(3D code data)
------------------------------------

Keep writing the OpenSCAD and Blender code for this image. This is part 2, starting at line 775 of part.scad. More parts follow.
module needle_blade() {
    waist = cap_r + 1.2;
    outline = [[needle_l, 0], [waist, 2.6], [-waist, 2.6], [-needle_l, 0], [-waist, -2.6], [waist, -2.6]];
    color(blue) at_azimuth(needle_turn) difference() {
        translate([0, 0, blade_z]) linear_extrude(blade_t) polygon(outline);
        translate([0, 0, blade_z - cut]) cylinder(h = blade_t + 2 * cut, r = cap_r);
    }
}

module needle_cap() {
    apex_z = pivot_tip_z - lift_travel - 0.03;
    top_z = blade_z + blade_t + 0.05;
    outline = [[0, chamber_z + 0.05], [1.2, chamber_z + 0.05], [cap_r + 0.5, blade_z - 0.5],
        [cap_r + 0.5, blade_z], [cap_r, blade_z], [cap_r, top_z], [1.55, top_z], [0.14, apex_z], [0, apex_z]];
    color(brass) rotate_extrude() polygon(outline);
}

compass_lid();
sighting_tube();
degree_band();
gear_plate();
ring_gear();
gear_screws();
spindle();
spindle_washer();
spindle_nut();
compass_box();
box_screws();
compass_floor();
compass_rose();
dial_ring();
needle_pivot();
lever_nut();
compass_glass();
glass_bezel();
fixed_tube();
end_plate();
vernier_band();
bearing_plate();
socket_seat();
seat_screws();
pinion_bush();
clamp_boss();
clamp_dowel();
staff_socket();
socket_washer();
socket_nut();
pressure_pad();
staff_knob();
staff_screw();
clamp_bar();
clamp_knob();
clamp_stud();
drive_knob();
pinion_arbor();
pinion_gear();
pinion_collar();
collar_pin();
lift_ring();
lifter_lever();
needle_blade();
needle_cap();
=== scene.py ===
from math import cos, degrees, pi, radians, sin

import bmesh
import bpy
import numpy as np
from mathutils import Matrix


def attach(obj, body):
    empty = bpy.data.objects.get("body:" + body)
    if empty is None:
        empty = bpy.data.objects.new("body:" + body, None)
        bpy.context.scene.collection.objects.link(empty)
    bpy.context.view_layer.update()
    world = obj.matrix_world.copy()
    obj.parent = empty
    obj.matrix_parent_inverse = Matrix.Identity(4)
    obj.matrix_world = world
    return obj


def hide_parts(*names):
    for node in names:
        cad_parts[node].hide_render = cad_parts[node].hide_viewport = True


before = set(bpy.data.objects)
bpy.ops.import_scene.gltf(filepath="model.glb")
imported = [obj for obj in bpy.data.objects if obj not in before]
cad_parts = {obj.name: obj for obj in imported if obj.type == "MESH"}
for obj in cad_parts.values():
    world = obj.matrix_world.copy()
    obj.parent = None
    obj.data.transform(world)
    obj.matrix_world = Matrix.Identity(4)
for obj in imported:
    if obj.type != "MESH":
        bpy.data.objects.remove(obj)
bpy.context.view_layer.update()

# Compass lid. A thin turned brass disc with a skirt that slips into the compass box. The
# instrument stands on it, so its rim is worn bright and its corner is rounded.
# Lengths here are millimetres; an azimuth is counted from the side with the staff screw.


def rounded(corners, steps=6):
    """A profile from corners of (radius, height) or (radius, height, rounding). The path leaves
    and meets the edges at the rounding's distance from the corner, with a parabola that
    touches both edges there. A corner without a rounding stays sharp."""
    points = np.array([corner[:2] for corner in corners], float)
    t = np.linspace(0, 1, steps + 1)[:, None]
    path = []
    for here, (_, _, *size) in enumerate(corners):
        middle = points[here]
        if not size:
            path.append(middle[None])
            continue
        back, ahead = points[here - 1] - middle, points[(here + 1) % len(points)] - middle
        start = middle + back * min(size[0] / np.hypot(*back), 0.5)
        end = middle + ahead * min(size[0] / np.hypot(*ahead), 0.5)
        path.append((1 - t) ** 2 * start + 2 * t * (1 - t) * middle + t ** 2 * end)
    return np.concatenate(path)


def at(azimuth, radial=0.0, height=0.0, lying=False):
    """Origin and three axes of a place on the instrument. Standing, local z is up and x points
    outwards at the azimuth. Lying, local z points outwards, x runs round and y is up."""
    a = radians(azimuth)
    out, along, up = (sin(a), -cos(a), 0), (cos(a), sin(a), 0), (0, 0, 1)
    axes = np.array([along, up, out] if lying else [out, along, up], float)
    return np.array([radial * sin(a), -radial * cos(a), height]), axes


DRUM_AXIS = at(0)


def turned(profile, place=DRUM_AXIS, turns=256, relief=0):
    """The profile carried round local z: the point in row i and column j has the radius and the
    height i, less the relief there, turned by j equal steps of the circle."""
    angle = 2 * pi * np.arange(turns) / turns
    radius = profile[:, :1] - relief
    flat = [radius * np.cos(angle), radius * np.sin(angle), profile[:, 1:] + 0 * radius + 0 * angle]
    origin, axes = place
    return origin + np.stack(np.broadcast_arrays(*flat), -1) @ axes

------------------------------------

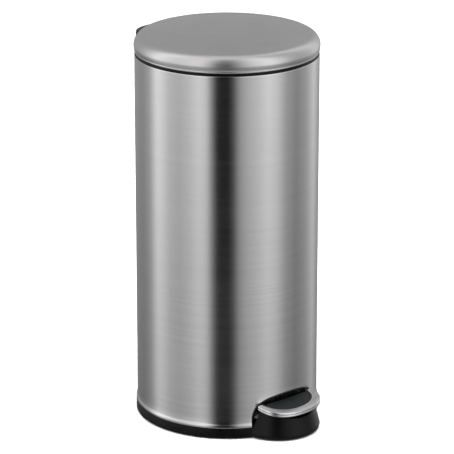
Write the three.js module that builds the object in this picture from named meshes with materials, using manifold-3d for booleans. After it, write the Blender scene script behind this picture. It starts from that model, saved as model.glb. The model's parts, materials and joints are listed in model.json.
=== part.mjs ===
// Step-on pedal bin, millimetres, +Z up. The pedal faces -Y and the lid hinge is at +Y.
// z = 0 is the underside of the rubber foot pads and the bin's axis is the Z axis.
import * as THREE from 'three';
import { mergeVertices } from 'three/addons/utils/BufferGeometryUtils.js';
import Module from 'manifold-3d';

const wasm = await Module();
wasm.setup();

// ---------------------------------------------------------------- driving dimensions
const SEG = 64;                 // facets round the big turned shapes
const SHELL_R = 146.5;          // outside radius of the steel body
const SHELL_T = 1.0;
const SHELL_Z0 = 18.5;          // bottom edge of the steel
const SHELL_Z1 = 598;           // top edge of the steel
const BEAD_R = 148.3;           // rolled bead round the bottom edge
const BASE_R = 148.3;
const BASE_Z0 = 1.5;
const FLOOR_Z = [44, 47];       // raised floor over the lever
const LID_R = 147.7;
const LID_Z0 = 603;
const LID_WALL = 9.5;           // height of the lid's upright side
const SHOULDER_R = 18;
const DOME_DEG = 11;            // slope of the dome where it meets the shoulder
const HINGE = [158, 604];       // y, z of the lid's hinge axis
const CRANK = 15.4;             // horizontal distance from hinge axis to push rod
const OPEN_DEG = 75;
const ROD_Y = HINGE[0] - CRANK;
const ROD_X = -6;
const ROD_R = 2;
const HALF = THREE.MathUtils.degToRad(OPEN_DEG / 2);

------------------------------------

▶ **SHORT PROBLEM**: Exactly the lines above from the one with "compass_lid();" to the one with "cad_parts[node].hide_render = cad_parts[node].hide_viewport", both included, are to be quoted; leave the rest out.

▶ **OUTPUT BELOW**:
compass_lid();
sighting_tube();
degree_band();
gear_plate();
ring_gear();
gear_screws();
spindle();
spindle_washer();
spindle_nut();
compass_box();
box_screws();
compass_floor();
compass_rose();
dial_ring();
needle_pivot();
lever_nut();
compass_glass();
glass_bezel();
fixed_tube();
end_plate();
vernier_band();
bearing_plate();
socket_seat();
seat_screws();
pinion_bush();
clamp_boss();
clamp_dowel();
staff_socket();
socket_washer();
socket_nut();
pressure_pad();
staff_knob();
staff_screw();
clamp_bar();
clamp_knob();
clamp_stud();
drive_knob();
pinion_arbor();
pinion_gear();
pinion_collar();
collar_pin();
lift_ring();
lifter_lever();
needle_blade();
needle_cap();
=== scene.py ===
from math import cos, degrees, pi, radians, sin

import bmesh
import bpy
import numpy as np
from mathutils import Matrix


def attach(obj, body):
    empty = bpy.data.objects.get("body:" + body)
    if empty is None:
        empty = bpy.data.objects.new("body:" + body, None)
        bpy.context.scene.collection.objects.link(empty)
    bpy.context.view_layer.update()
    world = obj.matrix_world.copy()
    obj.parent = empty
    obj.matrix_parent_inverse = Matrix.Identity(4)
    obj.matrix_world = world
    return obj


def hide_parts(*names):
    for node in names:
        cad_parts[node].hide_render = cad_parts[node].hide_viewport = True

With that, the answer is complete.